## begin Material for this task

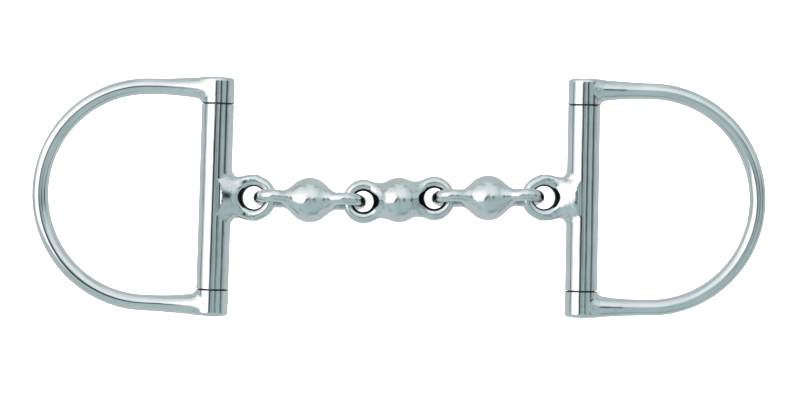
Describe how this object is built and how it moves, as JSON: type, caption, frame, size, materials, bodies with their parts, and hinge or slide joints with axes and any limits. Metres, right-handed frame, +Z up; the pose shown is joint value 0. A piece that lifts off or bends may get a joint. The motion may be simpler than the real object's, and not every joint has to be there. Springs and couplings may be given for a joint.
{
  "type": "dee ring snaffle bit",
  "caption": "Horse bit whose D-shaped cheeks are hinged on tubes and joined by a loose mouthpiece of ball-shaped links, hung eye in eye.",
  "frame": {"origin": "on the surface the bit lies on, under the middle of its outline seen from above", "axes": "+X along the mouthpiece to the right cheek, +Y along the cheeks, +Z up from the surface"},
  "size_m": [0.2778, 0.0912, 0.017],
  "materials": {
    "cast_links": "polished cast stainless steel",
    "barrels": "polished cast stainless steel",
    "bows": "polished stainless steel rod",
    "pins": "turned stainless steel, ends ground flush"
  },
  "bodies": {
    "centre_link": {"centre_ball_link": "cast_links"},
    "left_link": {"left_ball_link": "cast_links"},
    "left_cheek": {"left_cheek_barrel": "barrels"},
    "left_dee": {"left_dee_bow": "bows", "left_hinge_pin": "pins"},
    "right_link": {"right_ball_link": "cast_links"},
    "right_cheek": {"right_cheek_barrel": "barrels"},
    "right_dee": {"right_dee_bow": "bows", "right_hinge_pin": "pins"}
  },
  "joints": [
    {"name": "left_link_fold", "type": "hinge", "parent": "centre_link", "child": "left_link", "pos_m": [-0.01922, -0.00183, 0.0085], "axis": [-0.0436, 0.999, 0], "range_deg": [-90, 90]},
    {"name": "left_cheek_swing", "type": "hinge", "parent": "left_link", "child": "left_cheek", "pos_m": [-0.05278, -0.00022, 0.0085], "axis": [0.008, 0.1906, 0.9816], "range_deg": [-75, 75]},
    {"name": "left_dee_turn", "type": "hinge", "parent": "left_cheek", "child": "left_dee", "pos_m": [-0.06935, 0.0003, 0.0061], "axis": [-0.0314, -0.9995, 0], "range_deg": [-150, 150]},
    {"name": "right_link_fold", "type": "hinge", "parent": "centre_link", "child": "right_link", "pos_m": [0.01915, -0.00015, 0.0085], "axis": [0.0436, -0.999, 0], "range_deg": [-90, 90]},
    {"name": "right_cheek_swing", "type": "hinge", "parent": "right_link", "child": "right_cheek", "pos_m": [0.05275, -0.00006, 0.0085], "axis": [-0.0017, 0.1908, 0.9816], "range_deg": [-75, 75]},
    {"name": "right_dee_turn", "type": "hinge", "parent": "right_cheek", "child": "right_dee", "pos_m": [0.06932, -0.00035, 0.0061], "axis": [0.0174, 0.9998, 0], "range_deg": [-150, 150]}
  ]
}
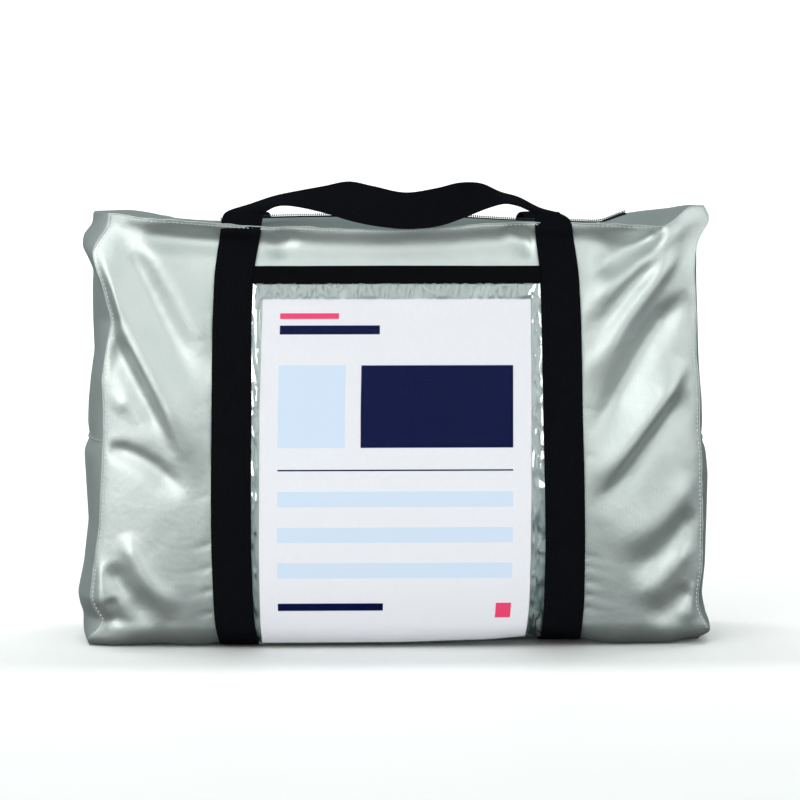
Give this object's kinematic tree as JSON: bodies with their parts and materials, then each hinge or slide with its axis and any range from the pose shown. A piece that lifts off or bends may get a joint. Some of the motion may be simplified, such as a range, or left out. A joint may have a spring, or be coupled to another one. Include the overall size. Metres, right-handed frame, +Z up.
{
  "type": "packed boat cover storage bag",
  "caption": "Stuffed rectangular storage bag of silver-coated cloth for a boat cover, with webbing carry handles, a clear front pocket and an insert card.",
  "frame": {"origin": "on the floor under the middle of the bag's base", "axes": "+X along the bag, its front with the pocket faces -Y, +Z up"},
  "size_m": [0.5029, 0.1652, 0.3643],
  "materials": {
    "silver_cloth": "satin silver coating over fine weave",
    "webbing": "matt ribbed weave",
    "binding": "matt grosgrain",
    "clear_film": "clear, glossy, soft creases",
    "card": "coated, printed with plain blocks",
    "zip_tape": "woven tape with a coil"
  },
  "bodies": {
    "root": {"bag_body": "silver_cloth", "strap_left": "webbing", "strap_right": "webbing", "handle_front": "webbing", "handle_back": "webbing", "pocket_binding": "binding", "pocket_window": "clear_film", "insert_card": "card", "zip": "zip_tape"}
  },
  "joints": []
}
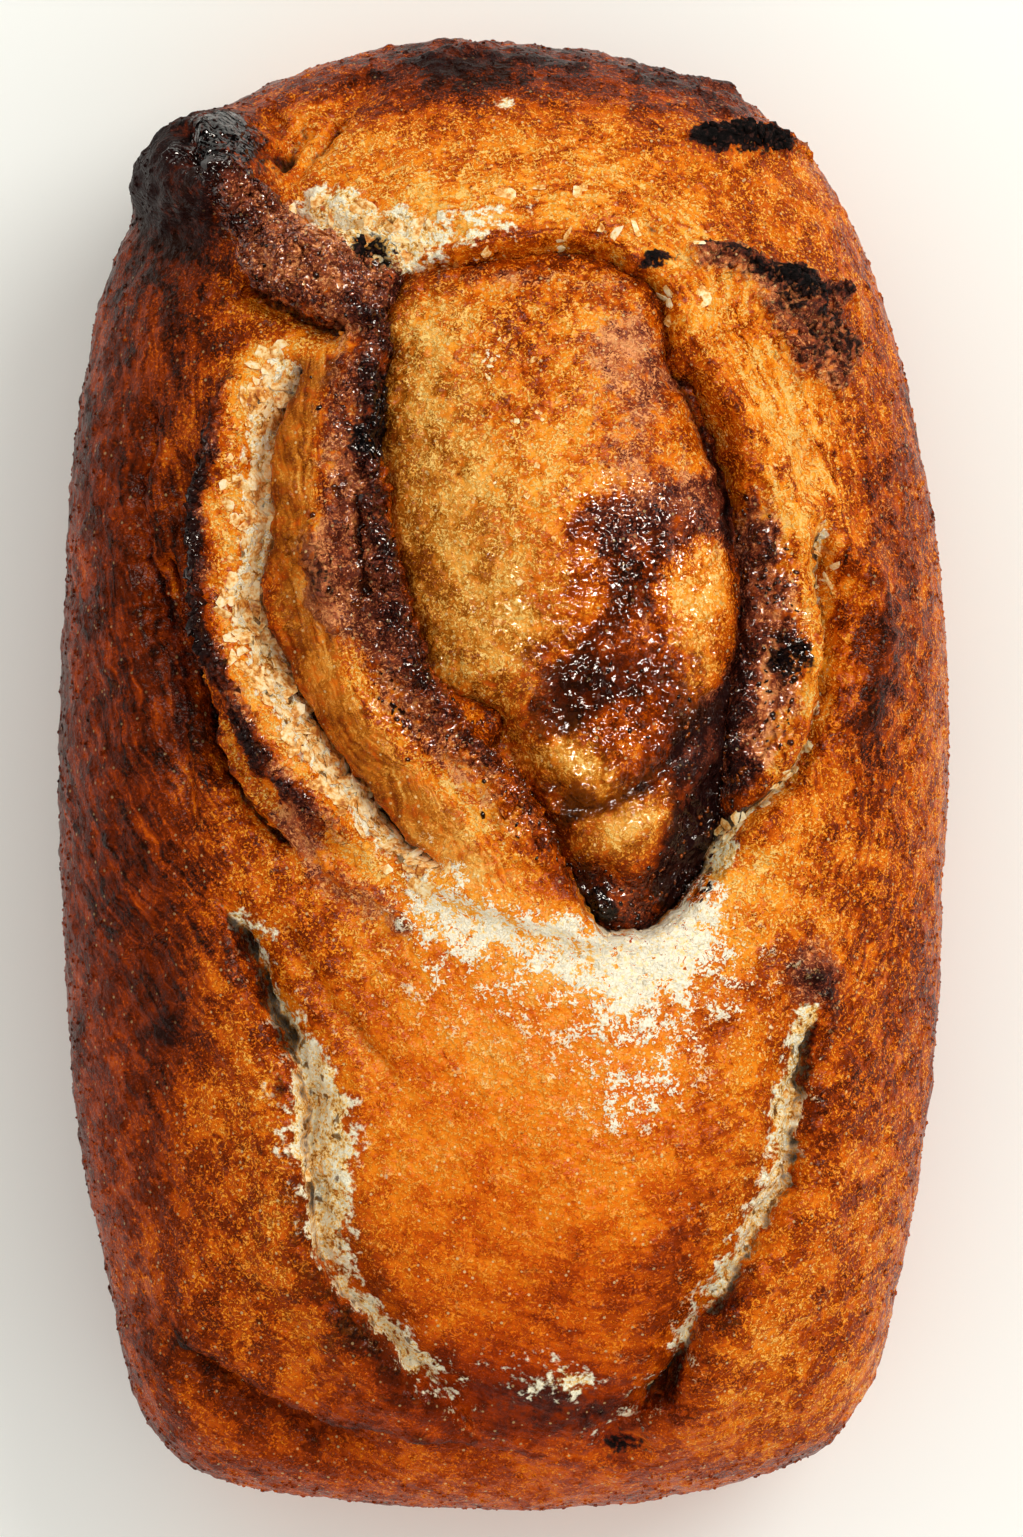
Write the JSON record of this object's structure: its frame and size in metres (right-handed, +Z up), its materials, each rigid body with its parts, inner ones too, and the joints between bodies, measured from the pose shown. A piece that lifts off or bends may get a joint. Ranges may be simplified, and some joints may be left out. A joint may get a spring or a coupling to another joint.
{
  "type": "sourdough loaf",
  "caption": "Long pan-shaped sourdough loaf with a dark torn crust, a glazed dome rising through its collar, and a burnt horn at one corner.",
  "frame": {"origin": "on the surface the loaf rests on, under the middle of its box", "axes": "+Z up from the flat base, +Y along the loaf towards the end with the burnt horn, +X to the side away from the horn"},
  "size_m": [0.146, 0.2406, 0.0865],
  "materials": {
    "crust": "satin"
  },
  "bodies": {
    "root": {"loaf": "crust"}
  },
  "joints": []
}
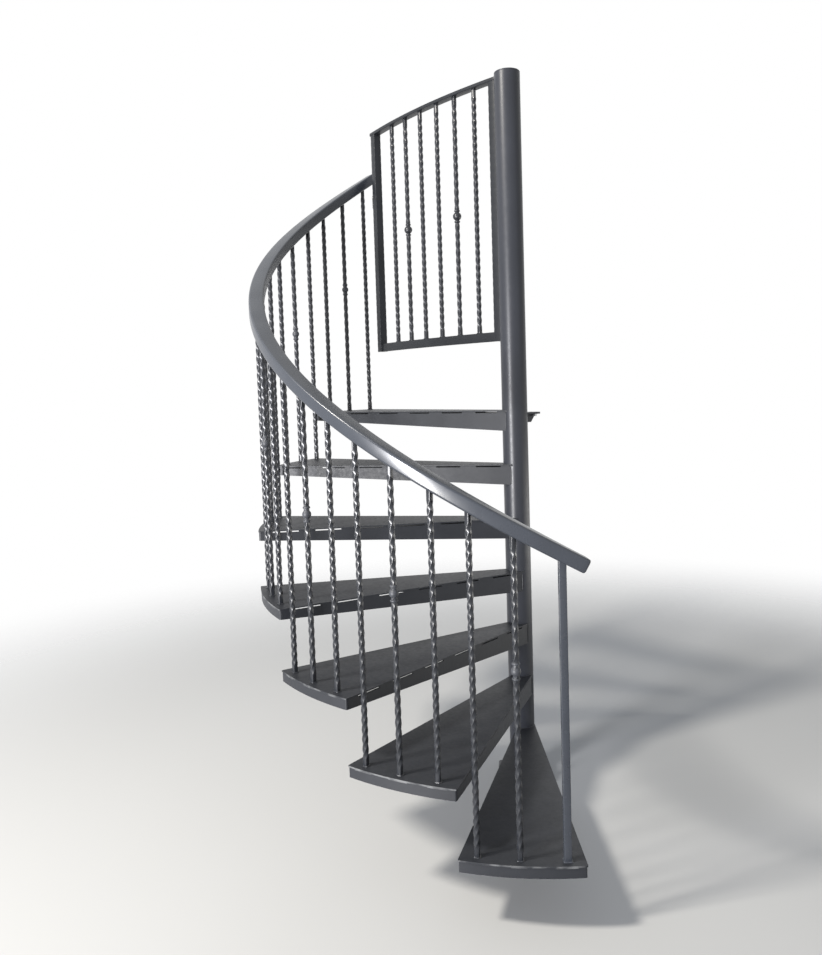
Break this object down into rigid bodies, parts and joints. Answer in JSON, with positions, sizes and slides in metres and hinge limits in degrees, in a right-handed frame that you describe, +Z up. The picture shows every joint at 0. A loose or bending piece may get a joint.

## end Material for this task

Only the lines from the one with "Write the JSON" through the end of the material are wanted; copy them exactly, both ends included.

▶ **Result of the task**:
Write the JSON record of this object's structure: its frame and size in metres (right-handed, +Z up), its materials, each rigid body with its parts, inner ones too, and the joints between bodies, measured from the pose shown. A piece that lifts off or bends may get a joint. Ranges may be simplified, and some joints may be left out. A joint may get a spring or a coupling to another joint.
{
  "type": "sourdough loaf",
  "caption": "Long pan-shaped sourdough loaf with a dark torn crust, a glazed dome rising through its collar, and a burnt horn at one corner.",
  "frame": {"origin": "on the surface the loaf rests on, under the middle of its box", "axes": "+Z up from the flat base, +Y along the loaf towards the end with the burnt horn, +X to the side away from the horn"},
  "size_m": [0.146, 0.2406, 0.0865],
  "materials": {
    "crust": "satin"
  },
  "bodies": {
    "root": {"loaf": "crust"}
  },
  "joints": []
}
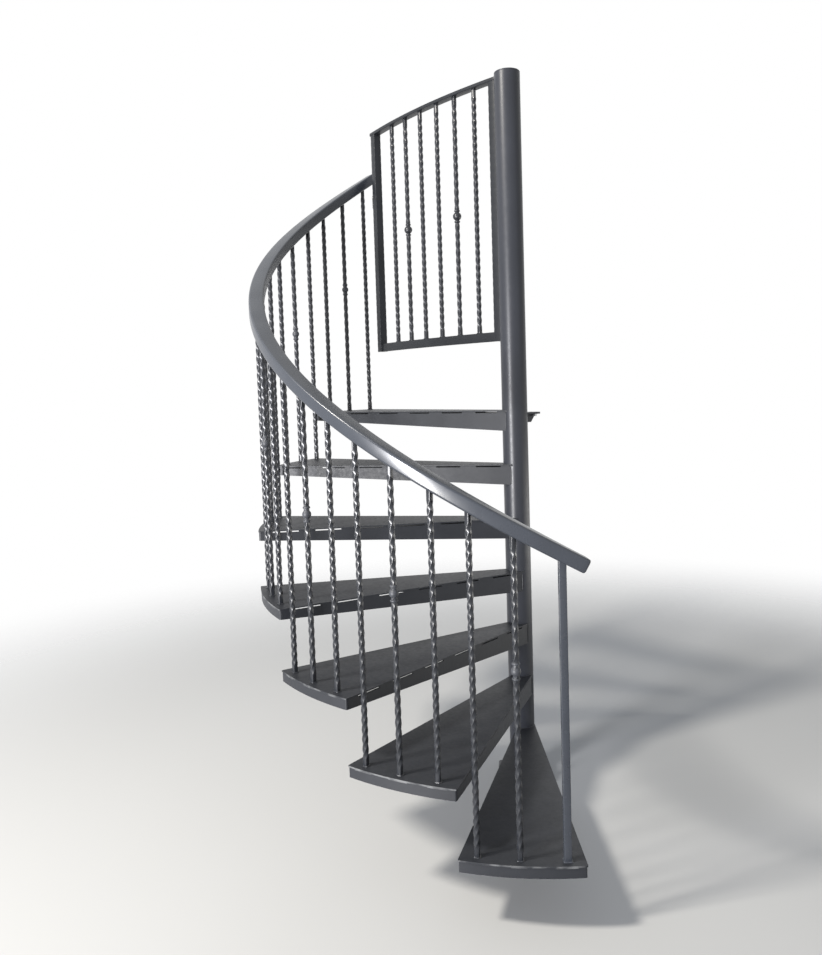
Break this object down into rigid bodies, parts and joints. Answer in JSON, with positions, sizes and slides in metres and hinge limits in degrees, in a right-handed frame that you describe, +Z up. The picture shows every joint at 0. A loose or bending piece may get a joint.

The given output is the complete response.